Hamid is in a position to erase some of those bad bounces or bad calls, to grab a hold of a piece of luck by the throat and yank it back in his team’s favor. No position has as much power over his team’s fortunes as the last line of defense.
“He’s a guy that, on a day if things aren’t going that well, and you aren’t being as sharp as you can from a defensive standpoint, he can bail you out,” says Olsen. “And that’s a big deal in any league.”
Hamid will have to be better than he was in Columbus, more like he had been the two games prior, when D.C. United beat NYCFC on the road, 2-1, then blanked the Chicago Fire 4-0 in the home finale.

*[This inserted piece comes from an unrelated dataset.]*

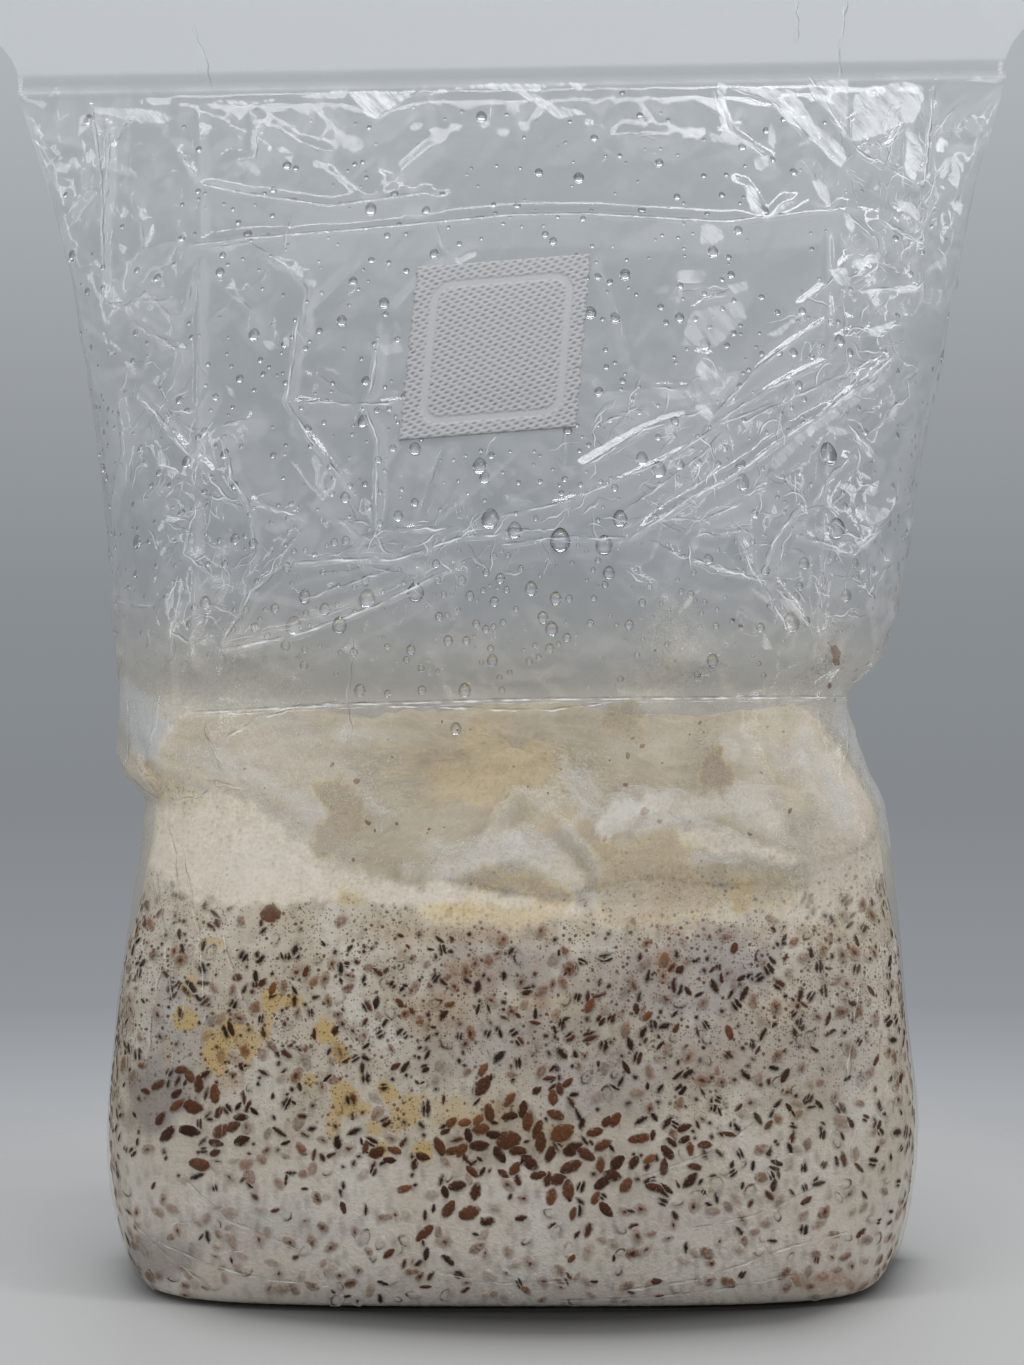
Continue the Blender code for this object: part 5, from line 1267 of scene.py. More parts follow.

They were two of the most complete games the team has played all year, requiring a total of only five saves from Hamid, thanks to an organized defense. Hamid has worked hard on that organization, the communication between lines, and knows it’s simply a matter of getting back to that form.
“It’s all mental, the playoffs,” he says. “It’s a whole different ballgame.”
Hamid is committed to making sure he’s holding up his end of the bargain, setting the example that a superstar needs to set.
“As long as you feel as sharp as possible, and you’re training as hard as possible, you’re in the gym when you need to be, you’re doing the little things you need to do as an individual, when it comes game time, you’re going to do your part as an individual and it’s going to help the team as a whole,” he says.
Done for the day, Hamid is the last player making his way off the field as a staff member shouts back from a golf cart headed back to the stadium.
“Film, Bill?” he says, asking the keeper if he wants to review video after practice. The response is as emphatic as it is immediate.
“Yes!” he nods enthusiastically, taking a beat to reaffirm his decision. “Yes.”